▸ Information shown:
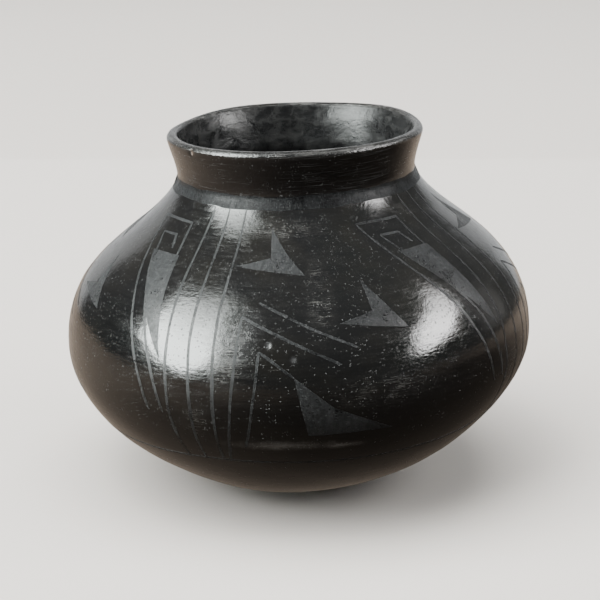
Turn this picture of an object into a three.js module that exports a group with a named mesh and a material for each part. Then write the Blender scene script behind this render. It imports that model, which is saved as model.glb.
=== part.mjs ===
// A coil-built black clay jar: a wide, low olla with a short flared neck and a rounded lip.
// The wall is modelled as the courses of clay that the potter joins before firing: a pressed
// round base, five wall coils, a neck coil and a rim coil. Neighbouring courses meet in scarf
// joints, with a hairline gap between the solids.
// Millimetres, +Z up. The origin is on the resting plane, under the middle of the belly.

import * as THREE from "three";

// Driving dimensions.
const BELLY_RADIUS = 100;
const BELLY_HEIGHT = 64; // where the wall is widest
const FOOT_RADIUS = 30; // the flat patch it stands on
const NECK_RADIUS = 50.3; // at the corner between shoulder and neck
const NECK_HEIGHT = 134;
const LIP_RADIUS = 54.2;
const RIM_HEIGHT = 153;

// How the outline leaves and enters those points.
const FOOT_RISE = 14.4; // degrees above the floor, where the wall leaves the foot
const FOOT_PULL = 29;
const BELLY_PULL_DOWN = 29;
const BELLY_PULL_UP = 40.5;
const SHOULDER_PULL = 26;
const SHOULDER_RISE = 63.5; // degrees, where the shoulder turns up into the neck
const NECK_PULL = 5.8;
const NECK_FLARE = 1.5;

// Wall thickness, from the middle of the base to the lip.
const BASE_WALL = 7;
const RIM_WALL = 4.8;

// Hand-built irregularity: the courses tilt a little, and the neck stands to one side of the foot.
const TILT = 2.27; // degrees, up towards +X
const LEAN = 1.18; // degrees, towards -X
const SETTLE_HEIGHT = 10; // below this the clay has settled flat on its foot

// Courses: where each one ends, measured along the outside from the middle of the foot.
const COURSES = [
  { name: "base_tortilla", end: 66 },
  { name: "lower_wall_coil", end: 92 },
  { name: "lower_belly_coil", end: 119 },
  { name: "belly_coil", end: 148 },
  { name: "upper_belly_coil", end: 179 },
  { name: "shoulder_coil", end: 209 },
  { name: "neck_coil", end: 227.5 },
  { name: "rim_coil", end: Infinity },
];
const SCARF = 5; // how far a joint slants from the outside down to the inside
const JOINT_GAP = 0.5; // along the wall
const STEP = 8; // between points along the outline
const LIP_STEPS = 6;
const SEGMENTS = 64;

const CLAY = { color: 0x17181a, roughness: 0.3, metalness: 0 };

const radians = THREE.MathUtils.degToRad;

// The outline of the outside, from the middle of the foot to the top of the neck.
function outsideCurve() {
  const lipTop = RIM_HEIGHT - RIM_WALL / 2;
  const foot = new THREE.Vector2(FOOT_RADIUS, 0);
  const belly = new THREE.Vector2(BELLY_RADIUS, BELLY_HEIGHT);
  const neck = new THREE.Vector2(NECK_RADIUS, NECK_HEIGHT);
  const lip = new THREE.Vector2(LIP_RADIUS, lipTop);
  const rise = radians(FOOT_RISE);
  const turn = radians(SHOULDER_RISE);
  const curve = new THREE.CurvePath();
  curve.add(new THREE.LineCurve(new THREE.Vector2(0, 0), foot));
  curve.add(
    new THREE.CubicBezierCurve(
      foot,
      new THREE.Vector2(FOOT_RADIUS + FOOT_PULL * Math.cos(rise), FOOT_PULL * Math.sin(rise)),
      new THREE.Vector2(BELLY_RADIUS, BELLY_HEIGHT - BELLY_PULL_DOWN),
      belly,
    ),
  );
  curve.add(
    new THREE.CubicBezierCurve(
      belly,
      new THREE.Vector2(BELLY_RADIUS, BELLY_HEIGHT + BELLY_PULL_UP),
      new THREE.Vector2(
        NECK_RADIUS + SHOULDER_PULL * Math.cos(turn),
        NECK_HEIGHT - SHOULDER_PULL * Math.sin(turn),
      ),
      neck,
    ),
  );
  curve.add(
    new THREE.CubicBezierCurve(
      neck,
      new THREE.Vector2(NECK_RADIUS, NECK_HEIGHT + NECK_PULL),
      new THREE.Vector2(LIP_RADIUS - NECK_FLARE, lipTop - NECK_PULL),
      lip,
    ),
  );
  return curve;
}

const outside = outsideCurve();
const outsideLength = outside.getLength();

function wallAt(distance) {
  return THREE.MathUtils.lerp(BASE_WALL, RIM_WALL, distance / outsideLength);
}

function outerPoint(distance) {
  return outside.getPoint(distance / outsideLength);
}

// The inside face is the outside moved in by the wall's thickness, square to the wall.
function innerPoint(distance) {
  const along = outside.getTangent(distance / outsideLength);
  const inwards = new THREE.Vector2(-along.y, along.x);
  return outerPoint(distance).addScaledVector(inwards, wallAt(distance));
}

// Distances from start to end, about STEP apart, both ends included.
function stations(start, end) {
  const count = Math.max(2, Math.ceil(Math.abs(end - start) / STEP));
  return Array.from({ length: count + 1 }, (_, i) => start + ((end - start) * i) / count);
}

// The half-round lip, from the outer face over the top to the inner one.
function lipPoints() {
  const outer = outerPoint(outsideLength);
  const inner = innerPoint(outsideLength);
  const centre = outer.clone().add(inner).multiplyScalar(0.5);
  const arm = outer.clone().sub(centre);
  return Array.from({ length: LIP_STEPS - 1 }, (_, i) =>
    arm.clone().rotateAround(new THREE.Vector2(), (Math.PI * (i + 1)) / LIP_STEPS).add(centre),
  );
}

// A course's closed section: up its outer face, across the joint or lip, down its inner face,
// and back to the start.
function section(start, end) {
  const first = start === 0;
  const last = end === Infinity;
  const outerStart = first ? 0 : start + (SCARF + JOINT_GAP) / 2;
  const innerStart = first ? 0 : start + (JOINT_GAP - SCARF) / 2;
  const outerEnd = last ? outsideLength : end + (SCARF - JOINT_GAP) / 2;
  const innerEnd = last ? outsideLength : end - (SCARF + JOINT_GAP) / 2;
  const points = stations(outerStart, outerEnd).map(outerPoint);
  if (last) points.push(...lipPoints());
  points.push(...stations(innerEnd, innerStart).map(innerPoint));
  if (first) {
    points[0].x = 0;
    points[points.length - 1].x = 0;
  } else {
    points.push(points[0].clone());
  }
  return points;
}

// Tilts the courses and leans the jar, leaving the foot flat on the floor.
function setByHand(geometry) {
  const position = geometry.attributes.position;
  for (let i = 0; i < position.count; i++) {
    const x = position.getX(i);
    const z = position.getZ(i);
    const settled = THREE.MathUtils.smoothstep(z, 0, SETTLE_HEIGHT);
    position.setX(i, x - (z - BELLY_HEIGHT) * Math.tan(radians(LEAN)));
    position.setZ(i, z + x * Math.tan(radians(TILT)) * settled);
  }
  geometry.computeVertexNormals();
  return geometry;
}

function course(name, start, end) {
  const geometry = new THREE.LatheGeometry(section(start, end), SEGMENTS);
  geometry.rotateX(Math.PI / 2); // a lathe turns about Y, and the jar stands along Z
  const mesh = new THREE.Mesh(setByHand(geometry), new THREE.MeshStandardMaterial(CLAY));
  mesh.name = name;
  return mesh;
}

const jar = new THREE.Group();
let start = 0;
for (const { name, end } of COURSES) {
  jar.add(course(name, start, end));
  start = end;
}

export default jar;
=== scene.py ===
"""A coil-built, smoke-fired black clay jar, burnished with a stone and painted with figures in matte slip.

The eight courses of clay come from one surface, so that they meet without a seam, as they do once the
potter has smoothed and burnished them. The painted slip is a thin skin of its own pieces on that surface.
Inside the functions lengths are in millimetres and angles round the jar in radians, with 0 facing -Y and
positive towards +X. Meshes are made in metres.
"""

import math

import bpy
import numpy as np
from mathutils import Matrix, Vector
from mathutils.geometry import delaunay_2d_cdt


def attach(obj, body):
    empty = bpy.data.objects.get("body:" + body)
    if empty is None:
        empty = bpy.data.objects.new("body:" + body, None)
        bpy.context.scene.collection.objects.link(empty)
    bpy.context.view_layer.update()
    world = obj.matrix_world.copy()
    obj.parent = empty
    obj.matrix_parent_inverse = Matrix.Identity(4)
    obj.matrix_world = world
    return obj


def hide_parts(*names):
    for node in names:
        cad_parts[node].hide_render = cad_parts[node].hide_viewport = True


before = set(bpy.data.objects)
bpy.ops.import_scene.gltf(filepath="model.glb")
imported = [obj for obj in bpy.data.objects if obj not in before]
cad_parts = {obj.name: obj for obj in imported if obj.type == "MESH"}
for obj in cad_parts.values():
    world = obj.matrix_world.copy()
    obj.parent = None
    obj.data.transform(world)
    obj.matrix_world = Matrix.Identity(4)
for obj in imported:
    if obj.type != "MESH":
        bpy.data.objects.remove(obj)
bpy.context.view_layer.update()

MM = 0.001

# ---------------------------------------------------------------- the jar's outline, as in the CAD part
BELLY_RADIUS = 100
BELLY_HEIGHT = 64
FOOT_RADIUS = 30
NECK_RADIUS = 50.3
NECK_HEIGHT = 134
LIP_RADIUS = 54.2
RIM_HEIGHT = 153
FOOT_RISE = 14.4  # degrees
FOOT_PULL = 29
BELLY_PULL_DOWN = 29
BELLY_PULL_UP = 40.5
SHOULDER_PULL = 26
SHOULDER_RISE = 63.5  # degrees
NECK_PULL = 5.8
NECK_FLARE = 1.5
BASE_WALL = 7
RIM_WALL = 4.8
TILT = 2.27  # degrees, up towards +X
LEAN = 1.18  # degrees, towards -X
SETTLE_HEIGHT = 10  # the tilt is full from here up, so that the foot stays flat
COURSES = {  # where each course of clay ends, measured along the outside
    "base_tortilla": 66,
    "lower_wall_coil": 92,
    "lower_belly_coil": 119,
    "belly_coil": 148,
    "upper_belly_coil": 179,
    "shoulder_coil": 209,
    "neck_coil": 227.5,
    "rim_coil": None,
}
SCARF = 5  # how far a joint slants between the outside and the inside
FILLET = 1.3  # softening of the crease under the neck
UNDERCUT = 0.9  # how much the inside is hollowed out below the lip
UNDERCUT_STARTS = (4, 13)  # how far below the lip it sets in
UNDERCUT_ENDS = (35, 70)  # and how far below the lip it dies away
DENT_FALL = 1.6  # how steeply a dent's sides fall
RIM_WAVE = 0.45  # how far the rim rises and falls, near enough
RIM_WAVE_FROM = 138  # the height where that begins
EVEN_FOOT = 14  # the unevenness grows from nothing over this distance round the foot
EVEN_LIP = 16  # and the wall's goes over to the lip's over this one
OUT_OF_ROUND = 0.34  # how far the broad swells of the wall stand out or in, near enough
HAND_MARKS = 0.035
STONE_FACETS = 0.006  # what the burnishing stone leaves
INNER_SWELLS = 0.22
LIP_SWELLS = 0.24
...
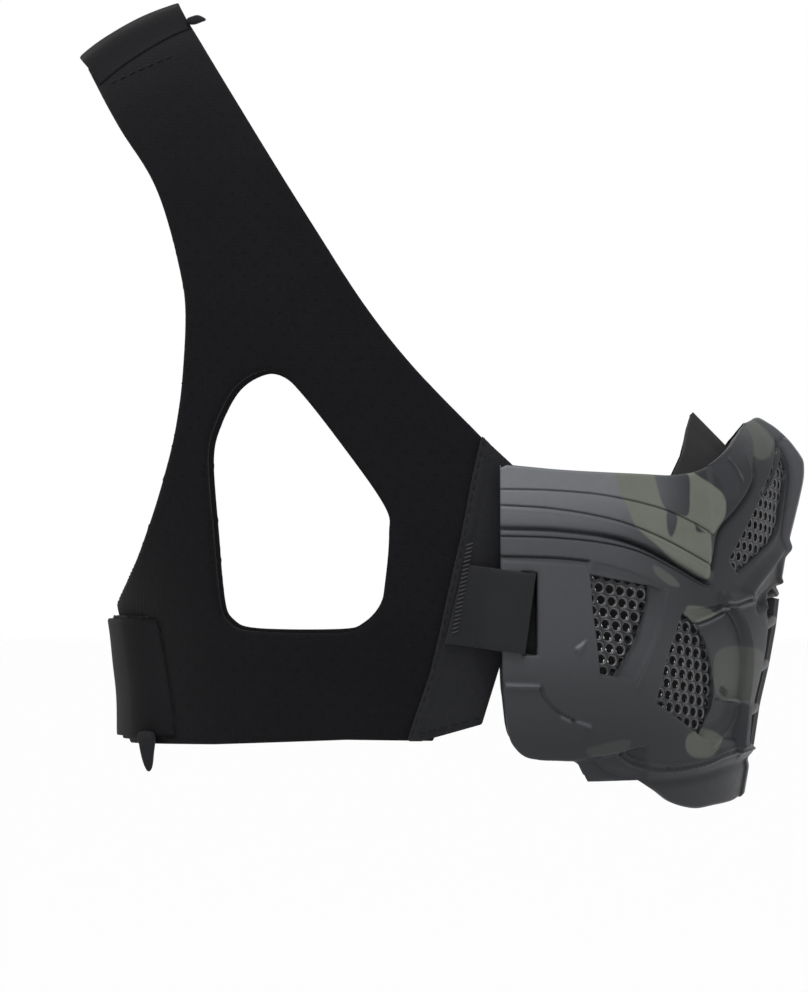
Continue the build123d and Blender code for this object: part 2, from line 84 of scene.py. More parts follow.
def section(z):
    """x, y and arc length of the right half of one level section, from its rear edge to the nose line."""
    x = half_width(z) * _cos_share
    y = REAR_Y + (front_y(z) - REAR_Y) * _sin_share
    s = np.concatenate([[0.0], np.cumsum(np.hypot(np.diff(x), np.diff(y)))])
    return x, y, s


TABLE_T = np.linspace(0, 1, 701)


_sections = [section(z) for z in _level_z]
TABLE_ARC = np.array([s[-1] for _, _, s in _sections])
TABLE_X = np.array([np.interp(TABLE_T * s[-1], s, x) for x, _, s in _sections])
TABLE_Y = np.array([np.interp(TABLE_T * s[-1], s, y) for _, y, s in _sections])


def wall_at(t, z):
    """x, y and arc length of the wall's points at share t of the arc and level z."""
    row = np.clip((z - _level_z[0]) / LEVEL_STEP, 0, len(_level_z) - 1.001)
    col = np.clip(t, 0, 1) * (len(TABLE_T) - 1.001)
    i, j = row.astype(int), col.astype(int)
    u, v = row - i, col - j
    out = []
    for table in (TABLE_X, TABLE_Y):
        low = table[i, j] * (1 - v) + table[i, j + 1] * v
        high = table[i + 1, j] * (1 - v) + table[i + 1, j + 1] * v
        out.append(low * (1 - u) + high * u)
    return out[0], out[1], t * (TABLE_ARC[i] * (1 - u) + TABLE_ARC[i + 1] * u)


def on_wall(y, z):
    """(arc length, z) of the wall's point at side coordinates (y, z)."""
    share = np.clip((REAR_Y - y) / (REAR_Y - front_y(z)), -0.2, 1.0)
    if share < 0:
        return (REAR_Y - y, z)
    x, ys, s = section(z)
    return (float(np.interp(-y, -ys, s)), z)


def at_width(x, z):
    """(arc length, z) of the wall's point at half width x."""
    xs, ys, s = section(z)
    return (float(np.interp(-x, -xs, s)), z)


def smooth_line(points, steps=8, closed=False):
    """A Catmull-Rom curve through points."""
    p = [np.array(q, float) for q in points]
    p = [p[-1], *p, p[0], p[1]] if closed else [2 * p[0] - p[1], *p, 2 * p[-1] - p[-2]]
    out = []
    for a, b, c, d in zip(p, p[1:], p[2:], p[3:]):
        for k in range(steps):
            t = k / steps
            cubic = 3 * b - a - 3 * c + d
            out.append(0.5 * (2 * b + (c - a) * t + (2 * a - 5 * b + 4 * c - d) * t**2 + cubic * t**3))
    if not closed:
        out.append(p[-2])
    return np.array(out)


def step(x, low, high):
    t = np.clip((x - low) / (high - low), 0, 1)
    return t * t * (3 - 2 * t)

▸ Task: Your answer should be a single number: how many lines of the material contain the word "each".

▸ Full response: 3